CNN Money – Meet Google Alphabet – Google’s new parent company
YouTube Blog – Google+ No Longer Has to be Linked to YouTube

Dave Murray

A Brand is More Important than its Product!

To reiterate the title: a gutsy brand is more important than a great product!

I know, I know, “That can’t be right!” “You’re an idiot!” “I hope a pack of rabid spider monkeys attacks you while you sleep!” Okay, that last one was just mean. Read on, and hopefully we can come to an understanding. And you’ll end up preferring a pack of cuddly kittens attacks me while I sleep.

George Patton Mayniax Branding

Many businesses don’t stay open very long, though the numbers aren’t as bad as one would think. An article written by Ryan Jordan – VR Business Brokers – using data from the U.S. Bureau of Labor Statistics, shows that roughly one in two businesses survive the first five years. The top five reasons, according to Travis Thorpe – CEO of Boostability – are a failure to market online, failing to listen to their customers, failing to leverage future growth – where he talks about the importance of branding, of course – failing to adapt and grow when the market changes, and failing to track and measure your marketing efforts.

Notice two of those had to do with marketing. Gang, once your brand is established, you are in the marketing business! It can’t be overstated how important marketing to your brand is.

I’d like to add to Mr. Thorpe’s list: thinking differently. Look back at General Patton’s quote, then realize if you think your product is more important than your brand, you’re thinking just like everyone else.
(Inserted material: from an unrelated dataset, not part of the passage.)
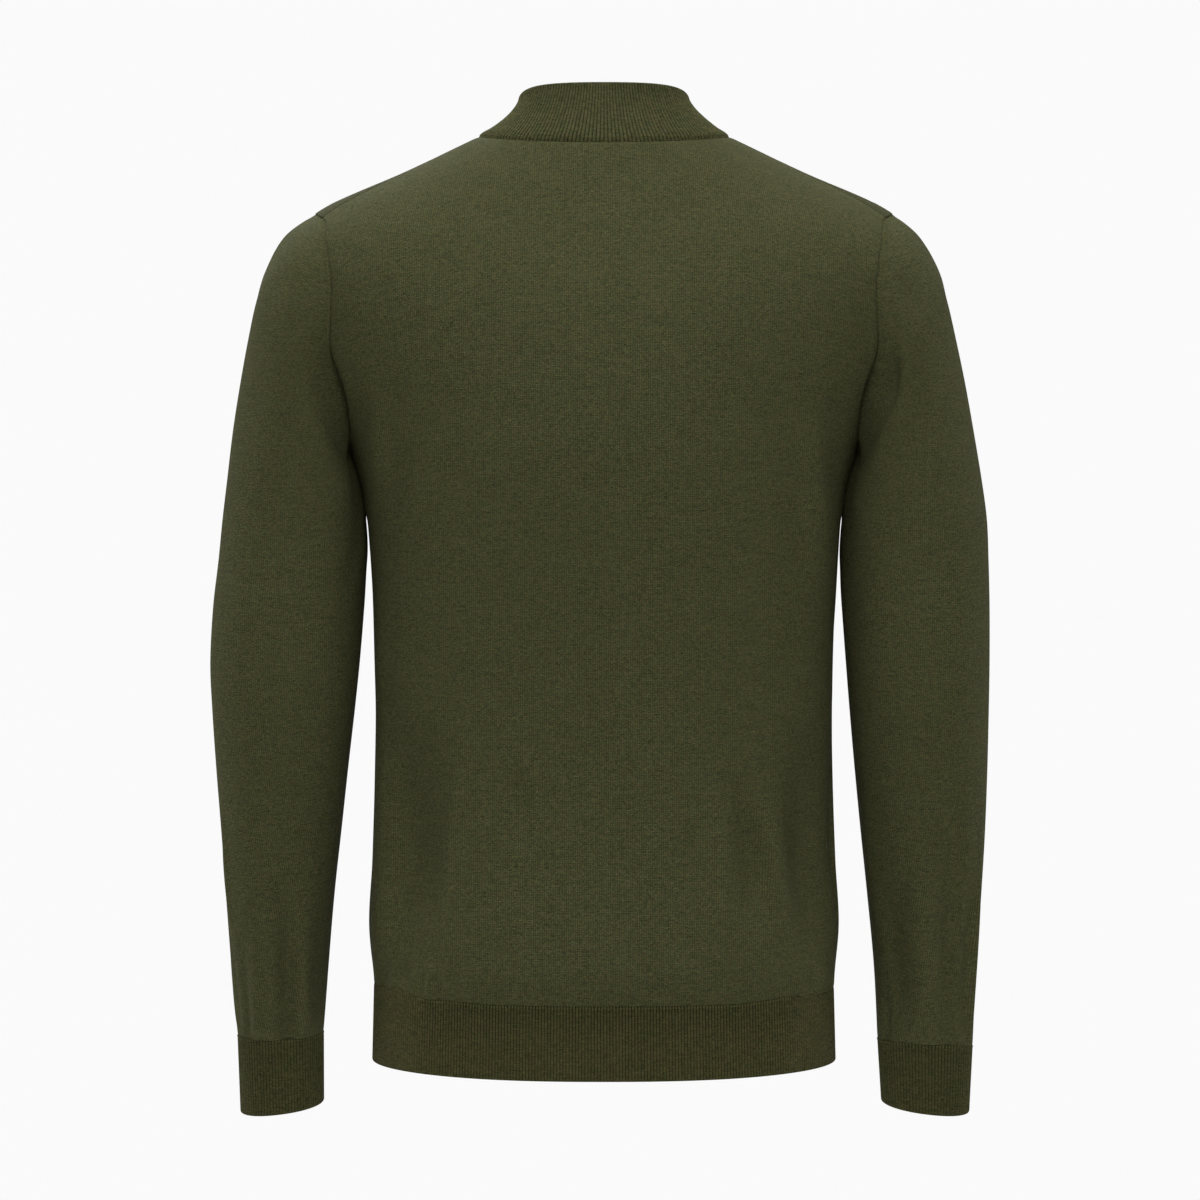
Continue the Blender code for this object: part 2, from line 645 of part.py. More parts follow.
def zip_mount(line, outward):
    """An empty at the slider: its X is the garment's X, its Y points into the cloth, its Z up the zip."""
    up = unit(line[-1] - line[-2])
    facing = unit(outward[-1] - up * np.dot(outward[-1], up))
    place = line[-1] - up * (SLIDER_TOP_MARGIN + SLIDER_LENGTH / 2)
    empty = bpy.data.objects.new("slider_place", None)
    columns = np.column_stack([np.cross(-facing, up), -facing, up, place])
    empty.matrix_world = Matrix([*columns.tolist(), (0.0, 0.0, 0.0, 1.0)])
    bpy.context.scene.collection.objects.link(empty)
    return empty


def zip_slider(empty, finish):
    """Two plates joined at the top by a bridge, with two ears and a pin that carry the pull tab."""
    middle = BAND_WALL + TAPE_CLEARANCE + TAPE_THICKNESS / 2
    front = middle - CHAIN_THICKNESS / 2 - SEAM_GAP
    back = middle + CHAIN_THICKNESS / 2 + SEAM_GAP
    half = SLIDER_LENGTH / 2
    wide = SLIDER_HALF_WIDTH
    slider = box("zip_slider", (-wide, front - SLIDER_PLATE, -half), (wide, front, half), finish)
    slider.parent = empty
    face = front - SLIDER_PLATE
    overlap = SLIDER_PLATE / 2
    parts = [
        box("slider_back", (-wide, back, -half), (wide, back + SLIDER_PLATE, half), finish),
        box(
            "slider_bridge", (-BRIDGE_HALF_WIDTH, front - overlap, half - BRIDGE_LENGTH),
            (BRIDGE_HALF_WIDTH, back + overlap, half - SEAM_GAP), finish,
        ),
    ]
    for side in (-1, 1):
        low, high = sorted((side * EAR_INNER_X, side * EAR_OUTER_X))
        parts.append(
            box(
                f"slider_ear_{side + 1}", (low, face - PIN_HEIGHT - 2 * PIN_RADIUS, -EAR_LENGTH / 2),
                (high, face + overlap, EAR_LENGTH / 2), finish,
            )
        )
    middle_of_ears = (EAR_INNER_X + EAR_OUTER_X) / 2
    axis = (0.0, face - PIN_HEIGHT, 0.0)
    parts.append(rod("slider_pin", PIN_RADIUS, middle_of_ears, axis, finish, PIN_SIDES))
    for part in parts:
        combine(slider, part, "UNION")
    return face - PIN_HEIGHT


def zip_pull_tab(empty, axis_y, finish):
    """A flat tab that hangs from an eye round the slider's pin, with its origin on the pin's axis."""
    centre = (0.0, 0.0, 0.0)
    tab = rod("zip_pull_tab", TAB_EYE_RADIUS, TAB_EYE_HALF_WIDTH, centre, finish, EYE_SIDES)
    tab.parent = empty
    tab.location = (0.0, axis_y, 0.0)
    half = TAB_THICKNESS / 2
    wide = TAB_HALF_WIDTH
    narrow = TAB_EYE_HALF_WIDTH - NECK_INSET
    neck_foot = -TAB_SHOULDER - TAB_OVERLAP
    neck = box("tab_neck", (-narrow, -half, neck_foot), (narrow, half, -TAB_BORE_RADIUS), finish)
    plate = box("tab_plate", (-wide, -half, -TAB_LENGTH), (wide, half, -TAB_SHOULDER), finish)
    bore = rod("tab_bore", TAB_BORE_RADIUS, 2 * TAB_EYE_HALF_WIDTH, centre, finish)
    for part, operation in ((neck, "UNION"), (plate, "UNION"), (bore, "DIFFERENCE")):
        combine(tab, part, operation)
        part.location = tab.location
    return tab


def clear_scene():
    for item in list(bpy.data.objects):
        bpy.data.objects.remove(item)


def build():
    clear_scene()
    heights = torso_heights()
    armpit, tip = len(BODY_ROWS), len(BODY_ROWS) + ARMHOLE_STEPS
    back_grid = np.array([back_row(side_z) for side_z in heights])
    front_grid = np.array([front_row(side_z) for side_z in heights])
    armhole = armhole_curve(back_grid, front_grid, armpit, tip)
    left = sleeve_grid(1, armhole)
    right = sleeve_grid(-1, mirrored(armhole))

    back = Piece("back_panel", back_grid, seams=("sides", "bottom", "top"))
    front = Piece("front_panel", front_grid, seams=("sides", "bottom", "top"))
    sleeves = [
        Piece("sleeve_left", left, closed=True, seams=("bottom", "top")),
        Piece("sleeve_right", right, closed=True, seams=("bottom", "top")),
    ]
    cuffs = [
        Piece("cuff_left", cuff_grid(1, left), closed=True, wall=BAND_WALL, seams=("top",)),
        Piece("cuff_right", cuff_grid(-1, right), closed=True, wall=BAND_WALL, seams=("top",)),
    ]
    hem = Piece("hem_band", hem_grid(back_grid, front_grid), closed=True, wall=BAND_WALL, seams=("top",))
    collar = Piece("collar", collar_grid(back_grid, front_grid), wall=BAND_WALL, seams=("bottom",))
    pieces = [back, front, *sleeves, *cuffs, hem, collar]
    meet_at_seams(pieces)
    for piece in pieces:
        piece.draw_back()

    plain_wall(back, material("back knit", KNIT_COLOUR, 0.9))
    plain_wall(front, material("front knit", KNIT_COLOUR, 0.9), slit_cells(front, heights))
    for sleeve in sleeves:
        plain_wall(sleeve, material(sleeve.name + " knit", KNIT_COLOUR, 0.9))
    for cuff in cuffs:
        ribbed_wall(cuff, CUFF_RIBS, material(cuff.name + " rib", RIB_COLOUR, 0.9))
    ribbed_wall(hem, HEM_RIBS, material("hem rib", RIB_COLOUR, 0.9))
    ribbed_wall(collar, COLLAR_RIBS, material("collar rib", RIB_COLOUR, 0.9))

    zip_heights = heights[armpit - 1:]
    zip_tape("zip_tape_left", 1, zip_heights, material("left tape", TAPE_COLOUR, 0.85))
    zip_tape("zip_tape_right", -1, zip_heights, material("right tape", TAPE_COLOUR, 0.85))
    line, outward = zip_line(zip_heights)
    zip_chain(line, outward, material("zip teeth", METAL_COLOUR, 0.4, 1.0))
    empty = zip_mount(line, outward)
    axis_y = zip_slider(empty, material("slider metal", METAL_COLOUR, 0.35, 1.0))
    zip_pull_tab(empty, axis_y, material("tab metal", METAL_COLOUR, 0.3, 1.0))


build()
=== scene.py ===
# Quarter zip sweater: the knit panels and sleeves, the rib bands and the zip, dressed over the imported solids.
# Metres, +Z up. The front faces -Y and the wearer's left is +X.

import bmesh
import bpy
import numpy as np
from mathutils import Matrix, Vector


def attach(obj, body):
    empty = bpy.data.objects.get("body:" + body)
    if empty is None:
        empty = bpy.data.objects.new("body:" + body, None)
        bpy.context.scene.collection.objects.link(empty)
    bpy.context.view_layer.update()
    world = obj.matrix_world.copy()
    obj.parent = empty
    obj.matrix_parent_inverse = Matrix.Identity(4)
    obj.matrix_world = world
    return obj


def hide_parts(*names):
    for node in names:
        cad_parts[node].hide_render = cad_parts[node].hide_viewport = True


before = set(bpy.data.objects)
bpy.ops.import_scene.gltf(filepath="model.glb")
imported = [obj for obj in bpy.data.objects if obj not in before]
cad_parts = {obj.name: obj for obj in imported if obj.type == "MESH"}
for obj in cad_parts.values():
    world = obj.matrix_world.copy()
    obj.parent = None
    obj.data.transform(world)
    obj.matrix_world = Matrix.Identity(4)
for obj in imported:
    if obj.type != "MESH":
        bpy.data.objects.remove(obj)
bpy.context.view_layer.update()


# numbers and curves

def tableOf(names, rows):
    # an array for each named column: millimetres become metres, and powers and falls stay bare numbers
    scales = [1 if name.endswith(("Power", "fall")) else 1000 for name in names.split()]
    return dict(zip(names.split(), (np.array(rows) / scales).T))


def cubic(values, slopes, cell, step, share):
    # from one value to the next, neighbouring pieces sharing the slope between them
    left = 1 - share
    start = values[cell] * (1 + 2 * share) * left**2 + slopes[cell] * step * share * left**2
    return start + values[cell + 1] * share**2 * (3 - 2 * share) - slopes[cell + 1] * step * share**2 * left


def readCurve(source, column, at, key="sideZ"):
    # a smooth curve through the table's points
    places, values = source[key], source[column]
    cell = np.clip(np.searchsorted(places, at, side="right") - 1, 0, len(places) - 2)
    step = places[cell + 1] - places[cell]
    return cubic(values, np.gradient(values, places), cell, step, (np.asarray(at) - places[cell]) / step)


def unit(vectors):
    return vectors / np.maximum(np.linalg.norm(vectors, axis=-1, keepdims=True), 1e-12)


def travelOf(points, axis=0):
    # distance from the first point of each line to each of its points: up the columns, or along the rows
    steps = np.linalg.norm(np.diff(points, axis=axis), axis=-1)
    return np.insert(np.cumsum(steps, axis=axis), 0, 0.0, axis=axis)


def interpolated(places, travel, vectors):
    return np.stack([np.interp(places, travel, column) for column in vectors.T], axis=1)


def crowded(count, narrowest=0.22, reach=3.0):
    # count places from 0 to 1, closer together towards both ends, where the seams are
    steps = np.arange(count - 1)
    fromEnd = np.minimum(steps, steps[::-1])
    widths = 1 - (1 - narrowest) * np.exp(-((fromEnd / reach) ** 2))
    return np.concatenate([[0.0], np.cumsum(widths)]) / widths.sum()


def alongLine(points, places):
    # the same line with its points at these shares of its length
    travel = travelOf(points)
    return interpolated(np.asarray(places) * travel[-1], travel, points)


def rejoined(points, axis=0):
    # with the first ones again after the last
    return np.concatenate([points, np.take(points, [0], axis)], axis)


def fullTurn(count):
    return np.arange(count) * 2 * np.pi / count


def rowsBetween(first, last, shares):
    # from one line straight to another
    return first + shares[:, None, None] * (last - first)


def smoothStep(values):
    # 0 below 0, 1 above 1, and 3t^2 - 2t^3 between
    t = np.clip(values, 0, 1)
    return t * t * (3 - 2 * t)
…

And everyone else isn’t cracking the Fortune 100. Or even the Fortune 5000.

Nowhere in that list, or in my quick little addition, is product ever mentioned.

Now, let’s take a look at some brands that are WAY better than their products!

Budweiser – A couple months ago, I spoke to a group of 150 people. To conclude my presentation, I had them raise their hands if they enjoy a nice, refreshing beer from time to time. As you can imagine, nearly everyone’s hands went up. Then I had them keep their hands up if they had a favorite beer. Everyone’s hands stayed up. And lastly, I had them keep their hands up if their favorite beer was Budweiser. Out of 150 people, one person kept his hands up. And I feel so sorry for that poor bastard.

But see, Budweiser is so ingrained into our minds – as any good brand should be – that even though it’s nowhere near most people’s favorite beer, they still dig it enough to keep it at number one in the U.S. Which really does make it the “King of Beers.”

The iPhone – Let’s not worry about Apple as a whole, right now. Let’s just talk about this crazy little piece of hardware. The iPhone and its operating system are, by many accounts, substantially behind Android, tech-wise. The iPhone and Galaxy are the top two phones out there, and they’ve both been first and second place the last few months. The Galaxy runs on Android, so if the product mattered, the Galaxy would be blowing away the iPhone, right? Well, yeah. The thing is, the product doesn’t matter. It’s all about the brand. And even though the iPhone’s behind the Galaxy, tech-wise, the brand is still strong enough to keep the race neck and neck.

By the way, since readers of my blog know brand expansion hurts one’s brand, I have a tip for Apple and Samsung: stop adding new numbers and letters at the end of your products. And especially stop making cheaper and more expensive versions. Make one version of your respective phones, and instead of calling it the Galaxy S6 and iPhone 6+, just call it the 2015 Galaxy, or the 2015 iPhone. I promise you, it’ll be so much better for your brands!

But I digress.

General Motors – GM is a corporation, and a sort-of-brand since car manufacturers know little about branding, that has so far admitted to killing 51 people due to a faulty ignition switch they knew about in 2001. And yet, General Motors still has the highest market share of all the automobile companies in the United States, and according to Bill Visnic – a contributor to Forbes – its global sales are actually up nearly two percent, this year.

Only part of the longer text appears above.